Quello che sappiamo con certezza però è che Legion è lontanissima dall’aver esaurito il suo potenziale, che il suo stile è sempre più vario e plurale (bellissimo il montaggio musicale con The Daily Mail dei Radiohead) e che a ogni episodio la serie alza l’asticella dell’ambizione e della riflessione sul racconto e sul linguaggio audiovisivo. Di questo passo è davvero impossibile prevedere dove possa arrivare.
Voto: 9
Giù il cappello davvero, che serie! Io non ho ancora dismesso lo stupore davanti a tale inventiva. Il vero mutante è Noah Hawley, ormai è chiaro. Aggiungo una sola considerazione alla bella e articolata recensione. Che spiega il mio ammirato stupore. Da un paio di anni sto riscoprendo i fumetti e non ho visto o finito di vedere alcuna delle trasposizioni televisive ora in voga perché mi sembra che manchi a tutte una messa in scena originale che possa rappresentare il corrispettivo televisivo del linguaggio caratteristico del fumetto di fantasia (passatemi l’espressione un po’ antiquata che tradisce la mia età non più verde), e cioè una radicale libertà visiva, di montaggio, di colore
…mi è scappato l’invio…vabbè si è capito dove andavo a parare. In questa serie ho trovato la stessa freschezza, la stessa libertà creativa che ritrovo nei fumetti migliori, pur essendo pienamente un prodotto audiovisivo che non tenta affatto di scimmiottare le vignette o di fare una sitcom alla Marvel o un drammone alla DC comics. Ecco, questo è un modo davvero intelligente di fare una trasposizione di un supereroe da fumetto, forse non proprio per ragazzini ma la cosa non mi dispiace…

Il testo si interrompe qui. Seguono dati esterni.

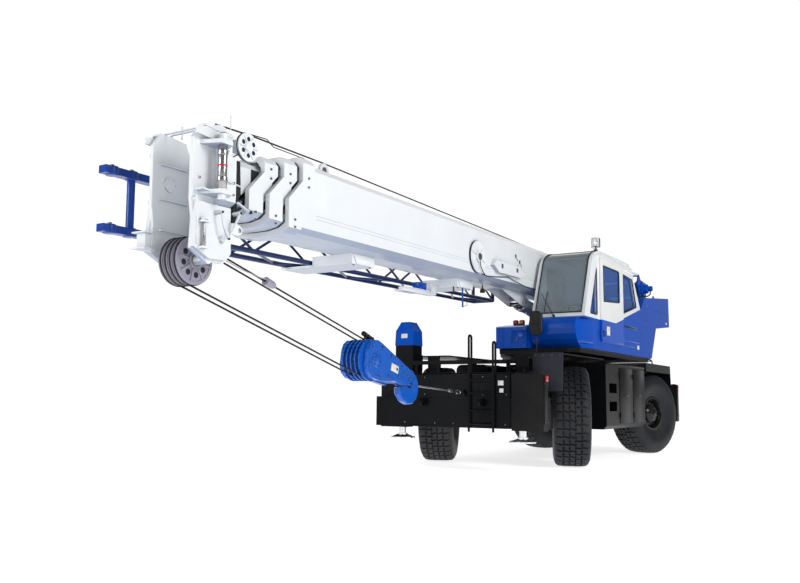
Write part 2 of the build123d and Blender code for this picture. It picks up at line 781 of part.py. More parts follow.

Molto bello il parallelo che fai tra la messa in scena della serie e quella dei fumetti, soprattutto perché impostato sulla libertà. Il mezzo televisivo pone dei vincoli più netto rispetto al disegno ed è di per sé limitante. Noah Hawley tenta in tutti i modi di superare le barriere e sprigiona una creatività incredibile nella messa in scena, che (è vero) si avvicina al fumetto in maniera davvero unica.
Avete presente il logo animato dei Marvel Studios in testa ai film? Quel rapido susseguirsi di frames colorati con la fanfara in sottofondo? Ecco, per me Legion è un viaggio introspettivo in quella sigla, un trip onirico (o, a scelta, lisergico) pazzesco! Bravissimo Attilio a intravvedere Lynch fra le pieghe, quello degli incubi dell’Agent Cooper, delle menti disturbate e disturbanti di Eraserhead e dei suoi corti più sperimentali. Ma anche tantissimo “british touch” (un particolare, l’auto che porta i nostri nella rescue mission ha la guida a destra) e al già evocato Kubrick sin dal primo capitolo (qui con la white room ), c’è anche il profumo delle cover dei Pink Floyd e della trasposizione di Parker di The Wall.
Bello, bello, bello!
Bellissima recensione … ogni volta Legion tira fuori una classe …. anche oggi ho discusso sul fatto che i film di questi ultimi anni (tranne poche eccezioni) non rimarranno anzi si dimenticheranno molto facilmente. Invece queste serie tv si che diventeranno dei cult!!